One way to improve training is to choose really good negatives, also know as hard negative: The negative should look really similar to the positive passage, but it should not be relevant to the query.

We find these hard negatives in the following way: We use existing retrieval systems (e.g. lexical search and other bi-encoder retrieval systems), and for each query we find the most relevant passages. We then use a powerful Cross-Encoder to score the found (query, passage) pairs. We provide scores for 160 million such pairs in our msmarco-hard-negatives dataset.

For MultipleNegativesRankingLoss, we must ensure that in the triplet (query, positive_passage, negative_passage) that the negative_passage is actually not relevant for the query. The MS MARCO dataset is sadly highly redundant, and even though that there is on average only one passage marked as relevant for a query, it actually contains many passages that humans would consider as relevant. We must ensure that these passages are not passed as negatives: We do this by ensuring a certain threshold in the CrossEncoder scores between the relevant passages and the mined hard negative. By default, we set a threshold of 3: If the (query, positive_passage) gets a score of 9 from the CrossEncoder, than we will only consider negatives with a score below 6 from the CrossEncoder. This threshold ensures that we actually use negatives in our triplets.


Training code:

MarginMSELoss is based on the paper of Hofstätter et al. As for MultipleNegativesRankingLoss, we have triplets: (query, passage1, passage2). In contrast to MultipleNegativesRankingLoss, passage1 and passage2 do not have to be strictly positive/negative, both can be relevant or not relevant for a given query.

We then compute the Cross-Encoder score for (query, passage1) and (query, passage2). We provide scores for 160 million such pairs in our msmarco-hard-negatives dataset. We then compute the distance: CE_distance = CEScore(query, passage1) - CEScore(query, passage2)

For our bi-encoder training, we encode query, passage1, and passage2 into vector spaces and then measure the dot-product between (query, passage1) and (query, passage2). Again, we measure the distance: BE_distance = DotScore(query, passage1) - DotScore(query, passage2)

We then want to ensure that the distance predicted by the bi-encoder is close to the distance predicted by the cross-encoder, i.e., we optimize the mean-squared error (MSE) between CE_distance and BE_distance.

An advantage of MarginMSELoss compared to MultipleNegativesRankingLoss is that we don’t require a positive and negative passage. As mentioned before, MS MARCO is redundant, and many passages contain the same or similar content. With MarginMSELoss, we can train on two relevant passages without issues: In that case, the CE_distance will be smaller and we expect that our bi-encoder also puts both passages closer in the vector space.

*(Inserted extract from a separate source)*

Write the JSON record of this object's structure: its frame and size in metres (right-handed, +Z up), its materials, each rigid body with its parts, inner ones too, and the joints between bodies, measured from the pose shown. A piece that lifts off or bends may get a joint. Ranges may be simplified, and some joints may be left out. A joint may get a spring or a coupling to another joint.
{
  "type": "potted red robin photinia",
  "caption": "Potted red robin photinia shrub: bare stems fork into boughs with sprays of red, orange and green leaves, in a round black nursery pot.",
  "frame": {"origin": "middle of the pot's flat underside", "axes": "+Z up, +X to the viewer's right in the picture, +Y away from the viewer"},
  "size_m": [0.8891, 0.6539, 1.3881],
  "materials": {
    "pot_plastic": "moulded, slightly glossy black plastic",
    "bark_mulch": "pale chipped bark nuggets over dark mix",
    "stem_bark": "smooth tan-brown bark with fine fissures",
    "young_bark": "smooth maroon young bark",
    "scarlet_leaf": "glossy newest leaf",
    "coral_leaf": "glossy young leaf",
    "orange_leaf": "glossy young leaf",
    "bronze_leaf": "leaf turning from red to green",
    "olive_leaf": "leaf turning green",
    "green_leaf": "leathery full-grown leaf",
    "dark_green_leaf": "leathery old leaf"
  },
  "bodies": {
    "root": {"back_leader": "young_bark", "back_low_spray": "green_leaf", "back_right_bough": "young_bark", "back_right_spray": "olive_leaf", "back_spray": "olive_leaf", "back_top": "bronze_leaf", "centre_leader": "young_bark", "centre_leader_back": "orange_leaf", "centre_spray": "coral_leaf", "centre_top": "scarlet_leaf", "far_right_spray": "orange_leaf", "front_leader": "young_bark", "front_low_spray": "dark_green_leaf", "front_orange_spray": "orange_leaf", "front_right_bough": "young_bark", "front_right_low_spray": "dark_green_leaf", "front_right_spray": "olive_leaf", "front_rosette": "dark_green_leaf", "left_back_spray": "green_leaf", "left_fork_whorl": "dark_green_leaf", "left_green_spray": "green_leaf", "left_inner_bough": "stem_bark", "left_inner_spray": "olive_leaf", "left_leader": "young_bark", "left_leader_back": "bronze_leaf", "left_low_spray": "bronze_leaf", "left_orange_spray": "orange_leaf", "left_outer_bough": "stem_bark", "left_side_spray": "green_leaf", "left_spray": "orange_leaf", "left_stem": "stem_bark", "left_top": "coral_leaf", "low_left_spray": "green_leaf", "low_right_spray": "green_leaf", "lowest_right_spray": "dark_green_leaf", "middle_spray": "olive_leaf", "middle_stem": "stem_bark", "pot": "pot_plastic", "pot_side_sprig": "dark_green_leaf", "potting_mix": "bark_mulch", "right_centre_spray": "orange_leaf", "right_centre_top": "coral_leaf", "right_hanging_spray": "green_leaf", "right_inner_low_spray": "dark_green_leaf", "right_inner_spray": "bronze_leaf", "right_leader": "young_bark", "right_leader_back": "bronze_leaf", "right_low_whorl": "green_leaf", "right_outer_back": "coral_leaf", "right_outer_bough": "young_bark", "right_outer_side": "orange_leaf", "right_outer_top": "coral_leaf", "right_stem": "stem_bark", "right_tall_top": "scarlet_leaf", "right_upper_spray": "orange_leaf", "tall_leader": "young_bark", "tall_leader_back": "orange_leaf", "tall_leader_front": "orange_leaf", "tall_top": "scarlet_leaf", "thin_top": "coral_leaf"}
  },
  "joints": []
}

And disadvantage of MarginMSELoss is the slower training time: We need way more epochs to get good results. In MultipleNegativesRankingLoss, with a batch size of 64, we compare one query against 128 passages. With MarginMSELoss, we compare a query only against two passages.


A Cross-Encoder accepts both inputs, the query and the possible relevant passage and returns a score between 0 and 1 how relevant the passage is for the given query.

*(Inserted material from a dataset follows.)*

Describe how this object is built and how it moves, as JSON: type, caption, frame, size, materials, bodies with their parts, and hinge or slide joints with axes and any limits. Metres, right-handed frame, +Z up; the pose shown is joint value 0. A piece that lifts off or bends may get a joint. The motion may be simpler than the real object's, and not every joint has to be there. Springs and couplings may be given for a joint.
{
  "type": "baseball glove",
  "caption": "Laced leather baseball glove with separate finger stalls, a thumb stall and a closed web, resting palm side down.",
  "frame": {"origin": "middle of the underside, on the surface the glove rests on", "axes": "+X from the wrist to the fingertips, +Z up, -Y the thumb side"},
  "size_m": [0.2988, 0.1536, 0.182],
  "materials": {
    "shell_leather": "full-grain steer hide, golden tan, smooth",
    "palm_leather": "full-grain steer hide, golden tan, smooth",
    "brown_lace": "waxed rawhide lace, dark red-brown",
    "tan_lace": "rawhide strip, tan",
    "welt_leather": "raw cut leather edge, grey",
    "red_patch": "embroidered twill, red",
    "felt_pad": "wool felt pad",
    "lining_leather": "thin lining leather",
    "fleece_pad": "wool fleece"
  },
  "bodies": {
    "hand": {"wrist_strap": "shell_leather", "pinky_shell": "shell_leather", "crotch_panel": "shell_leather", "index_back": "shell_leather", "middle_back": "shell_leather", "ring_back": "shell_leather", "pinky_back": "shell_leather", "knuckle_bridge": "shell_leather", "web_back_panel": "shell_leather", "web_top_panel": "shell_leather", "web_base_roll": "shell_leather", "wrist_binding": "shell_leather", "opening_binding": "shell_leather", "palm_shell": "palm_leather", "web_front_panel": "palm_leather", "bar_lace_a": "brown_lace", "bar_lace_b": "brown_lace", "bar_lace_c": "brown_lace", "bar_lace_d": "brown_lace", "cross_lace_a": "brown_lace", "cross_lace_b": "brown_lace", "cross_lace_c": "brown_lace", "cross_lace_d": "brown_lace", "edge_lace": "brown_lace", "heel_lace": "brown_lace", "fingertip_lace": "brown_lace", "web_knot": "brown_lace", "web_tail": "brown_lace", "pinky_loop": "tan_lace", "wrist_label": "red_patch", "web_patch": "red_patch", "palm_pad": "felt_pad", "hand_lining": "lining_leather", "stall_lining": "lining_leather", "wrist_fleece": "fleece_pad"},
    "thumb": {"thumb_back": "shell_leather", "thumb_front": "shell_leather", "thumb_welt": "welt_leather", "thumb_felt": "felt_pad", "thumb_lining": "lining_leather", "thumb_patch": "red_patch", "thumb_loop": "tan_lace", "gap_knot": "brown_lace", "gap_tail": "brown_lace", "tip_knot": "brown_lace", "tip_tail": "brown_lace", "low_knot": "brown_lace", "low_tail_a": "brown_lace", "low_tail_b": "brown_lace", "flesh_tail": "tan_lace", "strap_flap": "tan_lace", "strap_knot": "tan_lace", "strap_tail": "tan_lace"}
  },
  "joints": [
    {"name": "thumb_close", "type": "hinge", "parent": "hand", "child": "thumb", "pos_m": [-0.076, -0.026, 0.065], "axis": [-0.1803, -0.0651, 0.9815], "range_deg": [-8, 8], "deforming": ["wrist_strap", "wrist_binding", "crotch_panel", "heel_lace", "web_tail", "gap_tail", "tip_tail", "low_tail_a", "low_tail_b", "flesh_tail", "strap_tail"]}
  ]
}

Cross-Encoders are often used for re-ranking: Given a list with possible relevant passages for a query, for example retrieved from BM25 / ElasticSearch, the cross-encoder re-ranks this list so that the most relevant passages are the top of the result list.

To train an cross-encoder on the MS MARCO dataset, see:

Cross-Encoder Knowledge Distillation

  • uses a knowledge distillation setup: Hostätter et al. trained an ensemble of 3 (large) models for the MS MARCO dataset and predicted the scores for various (query, passage)-pairs (50% positive, 50% negative). In this example, we use knowledge distillation with a small & fast model and learn the logits scores from the teacher ensemble. This yields performances comparable to large models, while being 18 times faster.